Bi and Ai equal or very close to 1 (i.e. only local braiding or anastomosing is possible).

Type 2: Single thread: Straight (Si<1.05)

Type 3: Single thread: Sinuous (1.5<Si<1.05)

Type 4: Single thread: Meandering (Si>1.5)


Transitional channels exhibit intermediate characteristics in terms of braiding or anabranching between single-thread and multi-thread channel types. As a consequence, Ai and Bi indices are between 1 and 1.5.

Type 5: Transitional: Wandering

A distinctive characteristics of many wandering rivers is the presence of a relatively wide channel (high width / depth ratio) occupied by active bars, similarly to braided rivers. Therefore, 1 < Bi < 1.5, but bars are continuously present, occupying most of the channel bed. This morphology is close to multi-thread, with a relatively wider channel than single-thread rivers and a significant presence of braiding or anabranching phenomena. Rivers with a relatively high value of Ai (but <1.5) and no braiding phenomena can also be classified as wandering. The latter type could be described as ‘wandering anabranching’ whereas the former could be described as ‘wandering braiding’.


Multi thread (channel) planforms have Bi > 1.5 or Ai > 1.5. Two types are distinguished: braided systems have individual threads (low-flow channels) that are highly unstable within the ‘bankfull’ channel bed, while anabranching/anastomosing systems have relatively stable low-flow channels.

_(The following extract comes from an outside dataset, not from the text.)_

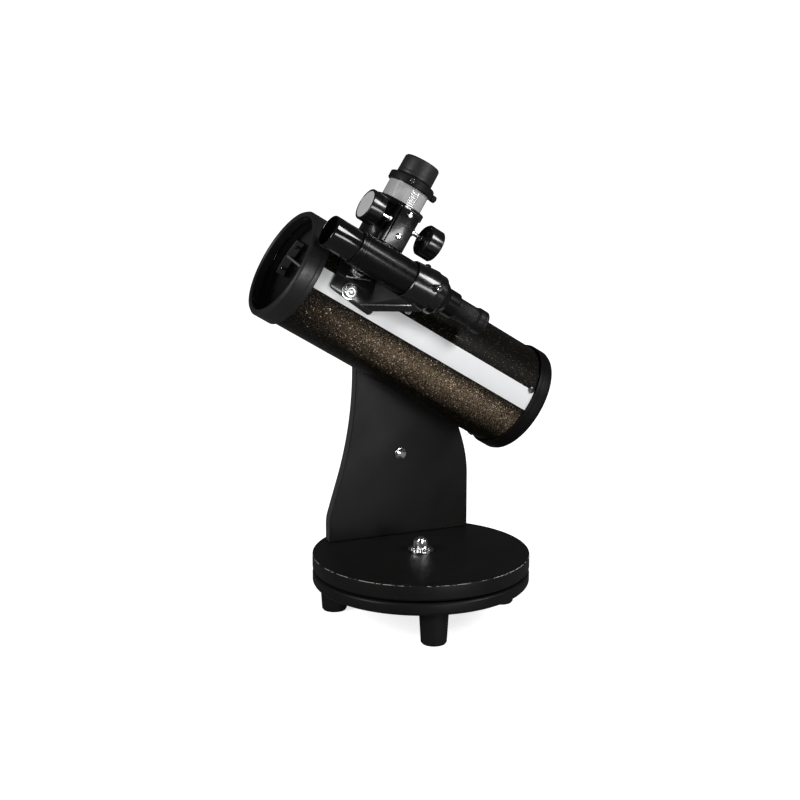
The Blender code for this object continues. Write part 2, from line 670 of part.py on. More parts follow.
def build_housing(tube_frame):
    centre = (FOCUSER_X, 0, 0)
    walls = [(HOUSING_COLLAR_R, HOUSING_TOP), (HOUSING_COLLAR_R, HOUSING_COLLAR_BOTTOM)]
    walls += [(HOUSING_R, HOUSING_COLLAR_BOTTOM), (HOUSING_R, 40.0)]
    mesh = turned_mesh(solid_profile(walls), MEDIUM)
    housing = add("focuser_housing", mesh, BLACK_PLASTIC, centre, parent=tube_frame)
    flange = shell_sector(49.5, TUBE_R + 3.2, -36, 36, FOCUSER_X - 30, FOCUSER_X + 30, 14)
    join(housing, "flange", flange, parent=tube_frame)
    low = (-BLOCK_HALF_WIDTH, COVER_INNER_Y + GAP, BLOCK_BOTTOM)
    block = box_mesh(low, (BLOCK_HALF_WIDTH, -15, BLOCK_TOP))
    join(housing, "pinion_block", block, centre, parent=tube_frame)
    cut(housing, "tube_saddle", rod_mesh(SADDLE_R, -140, -30, HUGE), (0, 0, 0), X_AXIS, tube_frame)
    bore = rod_mesh(DRAWTUBE_R + 0.4, 20, 120, MEDIUM)
    cut(housing, "draw_bore", bore, centre, parent=tube_frame)
    shaft = (FOCUSER_X, PINION_Y, PINION_Z)
    cut(housing, "shaft_bore", rod_mesh(2.4, -30, 30, TINY), shaft, X_AXIS, tube_frame)
    pocket = rod_mesh(PINION_PITCH_R + 1.1, -5.2, 5.2, SMALL)
    cut(housing, "pinion_pocket", pocket, shaft, X_AXIS, tube_frame)
    slot = box_mesh((-4.4, -27.0, 20.0), (4.4, 0.0, 120.0))
    cut(housing, "rack_slot", slot, centre, parent=tube_frame)
    low = (-COVER_HALF_WIDTH, COVER_OUTER_Y, BLOCK_BOTTOM)
    plate = box_mesh(low, (COVER_HALF_WIDTH, COVER_INNER_Y, BLOCK_TOP))
    cover = add("pinion_cover", plate, BLACK_PLASTIC, centre, parent=tube_frame)
    bevel(cover, 0.4)
    for i, height in enumerate((91.8, 70.4)):
        spot = (FOCUSER_X, 0, height)
        turn = (math.pi / 2, 0.0, 0.0)
        cut(cover, f"cover_hole_{i + 1}", rod_mesh(1.7, 28, 36, TINY), spot, turn, tube_frame)
        cut(housing, f"cover_pilot_{i + 1}", rod_mesh(1.7, 27.6, 36, TINY), spot, turn, tube_frame)
        head = -COVER_OUTER_Y + GAP
        screw = [(1.5, head + 1.8), (2.6, head + 1.1), (2.9, head), (1.4, head), (1.4, 28.0)]
        mesh = turned_mesh(solid_profile(screw), TINY)
        add(f"cover_screw_{i + 1}", mesh, CHROME, spot, turn, tube_frame)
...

Type 6: Multi-thread: Braided (Bi>1.5 and Ai<1.5).

Type 7: Multi-thread: Anabranching (Ai>1.5 and Bi<1.5 or Bi>1.5)

Highly altered reaches

Type 0: It is important to identify reaches of sufficient length with highly modified characteristics (e.g. urban and other highly channelised / reinforced reaches) as a separate category, since their lateral stability and geomorphic units cannot reflect ‘natural’ boundary conditions.